** start **

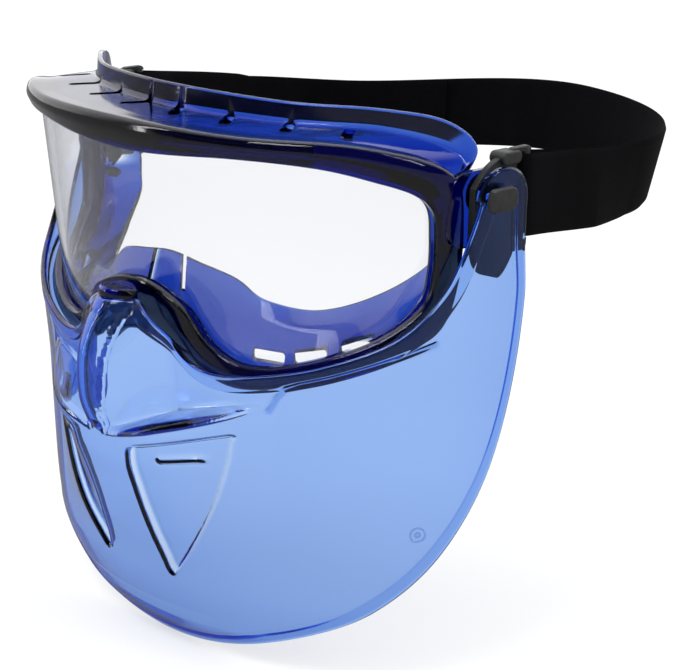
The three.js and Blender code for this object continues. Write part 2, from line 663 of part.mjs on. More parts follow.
function pair(name, solid, look) {
  return [piece(`${name}_left`, solid, look), piece(`${name}_right`, mirrored(solid), look)];
}

const group = new THREE.Group();
group.add(
  piece("goggle_frame", goggleFrame(), materials.vinyl),
  piece("lens", lens(), materials.lens),
  piece("upper_vent_baffle", upperVentBaffle(), materials.vinyl),
  piece("face_shield", faceShield(), materials.shield),
  ...pair("pivot_pin", pivotPin(), materials.clip),
  ...pair("pivot_retainer", pivotRetainer(), materials.clip),
  ...pair("strap_clip", strapClip(), materials.clip),
  piece("headband", headband(), materials.webbing),
);

// Row origin: middle of the bounding box in plan, lowest point on z = 0.
const bounds = new THREE.Box3().setFromObject(group, true);
const centre = bounds.getCenter(new THREE.Vector3());
group.position.set(-centre.x, -centre.y, -bounds.min.z);

export default group;
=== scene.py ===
"""Looks of a splash goggle with a flip-up face shield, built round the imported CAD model.

Every piece is drawn in millimetres about the hinge line of the shield, with +Z up, the wearer
looking along -Y and the wearer's left at +X, and is then placed in metres in the row's frame.
"""
import json
import math

import bmesh
import bpy
import numpy as np
from mathutils import Matrix, Vector


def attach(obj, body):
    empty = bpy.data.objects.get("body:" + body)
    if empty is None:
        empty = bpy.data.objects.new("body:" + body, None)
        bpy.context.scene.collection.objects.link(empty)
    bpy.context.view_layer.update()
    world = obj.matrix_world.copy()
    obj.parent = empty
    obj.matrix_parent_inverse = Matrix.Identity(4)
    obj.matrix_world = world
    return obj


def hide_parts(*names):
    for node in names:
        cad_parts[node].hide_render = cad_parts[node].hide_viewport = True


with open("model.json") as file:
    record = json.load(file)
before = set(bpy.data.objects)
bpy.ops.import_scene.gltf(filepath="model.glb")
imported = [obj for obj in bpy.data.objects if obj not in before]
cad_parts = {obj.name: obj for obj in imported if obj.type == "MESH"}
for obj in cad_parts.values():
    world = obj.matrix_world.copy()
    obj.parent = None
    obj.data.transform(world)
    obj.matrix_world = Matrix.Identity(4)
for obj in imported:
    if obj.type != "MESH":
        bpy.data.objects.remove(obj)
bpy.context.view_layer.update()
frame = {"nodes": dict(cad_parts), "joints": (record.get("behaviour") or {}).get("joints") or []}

HINGE = Vector(frame["joints"][0]["pos_m"])
MM = 0.001

# ------------------------------------------------------------------ driving dimensions (mm)
RIM_HALF_WIDTH = 88
RIM_FORWARD = 72
RIM_TOP_Z = 19
RIM_PLAN_POWER = 2.2
RIM_WIDTH_TAPER = 0.0006
RIM_FORWARD_TAPER = 0.0023
RIM_BULGE = 0.9
RIM_DEPTH = 7.6
WALL = 2.2
FLANGE_THICKNESS = 1.8
LENS_THICKNESS = 2
LENS_SEAT_DEPTH = 3.0
LENS_SEAT_WIDTH = 2.8
LENS_EDGE_IN_SEAT = 1.8
SEAT_HEIGHT = 2.2
LEDGE_VENTS = {
    "slots": (9, 27.5, 46, 62), "size": (3.5, 10.5, 12), "front": -54, "bow": 0.00507, "z": 20, "turn": 0.62,
}
CHEEK_VENT = {"width": 10.4, "height": 3.4, "depth": 8.6, "turn": 0.57}
CHEEK_VENT_SPOTS = (((41.5, -44, -51.7), 0), ((52.5, -37, -50.2), 0.2), ((64, -29.5, -46.4), 0.34))
NOSE_SLIT = {"size": (1.5, 24, 20), "centre": (5.3, -45, -27.5), "turn": 0.65}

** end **

Task description:
Your task is to quote the listing above word for word.

Solution:
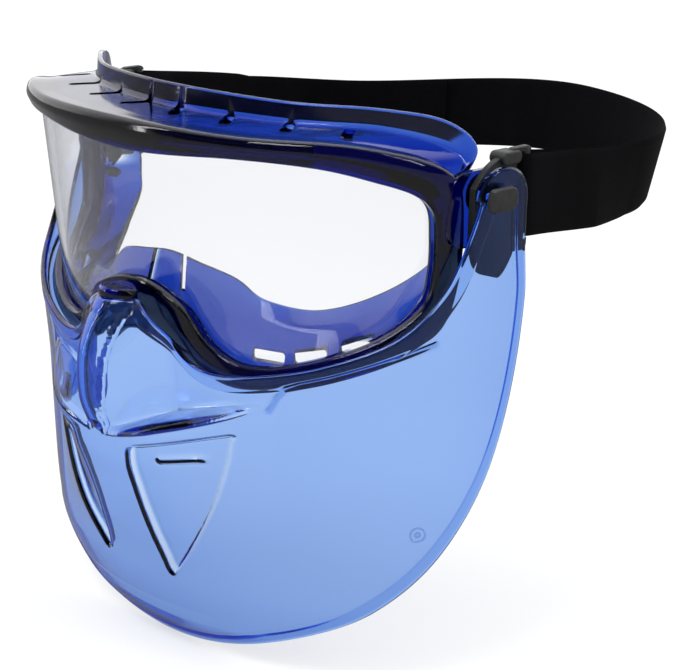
The three.js and Blender code for this object continues. Write part 2, from line 663 of part.mjs on. More parts follow.
function pair(name, solid, look) {
  return [piece(`${name}_left`, solid, look), piece(`${name}_right`, mirrored(solid), look)];
}

const group = new THREE.Group();
group.add(
  piece("goggle_frame", goggleFrame(), materials.vinyl),
  piece("lens", lens(), materials.lens),
  piece("upper_vent_baffle", upperVentBaffle(), materials.vinyl),
  piece("face_shield", faceShield(), materials.shield),
  ...pair("pivot_pin", pivotPin(), materials.clip),
  ...pair("pivot_retainer", pivotRetainer(), materials.clip),
  ...pair("strap_clip", strapClip(), materials.clip),
  piece("headband", headband(), materials.webbing),
);

// Row origin: middle of the bounding box in plan, lowest point on z = 0.
const bounds = new THREE.Box3().setFromObject(group, true);
const centre = bounds.getCenter(new THREE.Vector3());
group.position.set(-centre.x, -centre.y, -bounds.min.z);

export default group;
=== scene.py ===
"""Looks of a splash goggle with a flip-up face shield, built round the imported CAD model.

Every piece is drawn in millimetres about the hinge line of the shield, with +Z up, the wearer
looking along -Y and the wearer's left at +X, and is then placed in metres in the row's frame.
"""
import json
import math

import bmesh
import bpy
import numpy as np
from mathutils import Matrix, Vector


def attach(obj, body):
    empty = bpy.data.objects.get("body:" + body)
    if empty is None:
        empty = bpy.data.objects.new("body:" + body, None)
        bpy.context.scene.collection.objects.link(empty)
    bpy.context.view_layer.update()
    world = obj.matrix_world.copy()
    obj.parent = empty
    obj.matrix_parent_inverse = Matrix.Identity(4)
    obj.matrix_world = world
    return obj


def hide_parts(*names):
    for node in names:
        cad_parts[node].hide_render = cad_parts[node].hide_viewport = True


with open("model.json") as file:
    record = json.load(file)
before = set(bpy.data.objects)
bpy.ops.import_scene.gltf(filepath="model.glb")
imported = [obj for obj in bpy.data.objects if obj not in before]
cad_parts = {obj.name: obj for obj in imported if obj.type == "MESH"}
for obj in cad_parts.values():
    world = obj.matrix_world.copy()
    obj.parent = None
    obj.data.transform(world)
    obj.matrix_world = Matrix.Identity(4)
for obj in imported:
    if obj.type != "MESH":
        bpy.data.objects.remove(obj)
bpy.context.view_layer.update()
frame = {"nodes": dict(cad_parts), "joints": (record.get("behaviour") or {}).get("joints") or []}

HINGE = Vector(frame["joints"][0]["pos_m"])
MM = 0.001

# ------------------------------------------------------------------ driving dimensions (mm)
RIM_HALF_WIDTH = 88
RIM_FORWARD = 72
RIM_TOP_Z = 19
RIM_PLAN_POWER = 2.2
RIM_WIDTH_TAPER = 0.0006
RIM_FORWARD_TAPER = 0.0023
RIM_BULGE = 0.9
RIM_DEPTH = 7.6
WALL = 2.2
FLANGE_THICKNESS = 1.8
LENS_THICKNESS = 2
LENS_SEAT_DEPTH = 3.0
LENS_SEAT_WIDTH = 2.8
LENS_EDGE_IN_SEAT = 1.8
SEAT_HEIGHT = 2.2
LEDGE_VENTS = {
    "slots": (9, 27.5, 46, 62), "size": (3.5, 10.5, 12), "front": -54, "bow": 0.00507, "z": 20, "turn": 0.62,
}
CHEEK_VENT = {"width": 10.4, "height": 3.4, "depth": 8.6, "turn": 0.57}
CHEEK_VENT_SPOTS = (((41.5, -44, -51.7), 0), ((52.5, -37, -50.2), 0.2), ((64, -29.5, -46.4), 0.34))
NOSE_SLIT = {"size": (1.5, 24, 20), "centre": (5.3, -45, -27.5), "turn": 0.65}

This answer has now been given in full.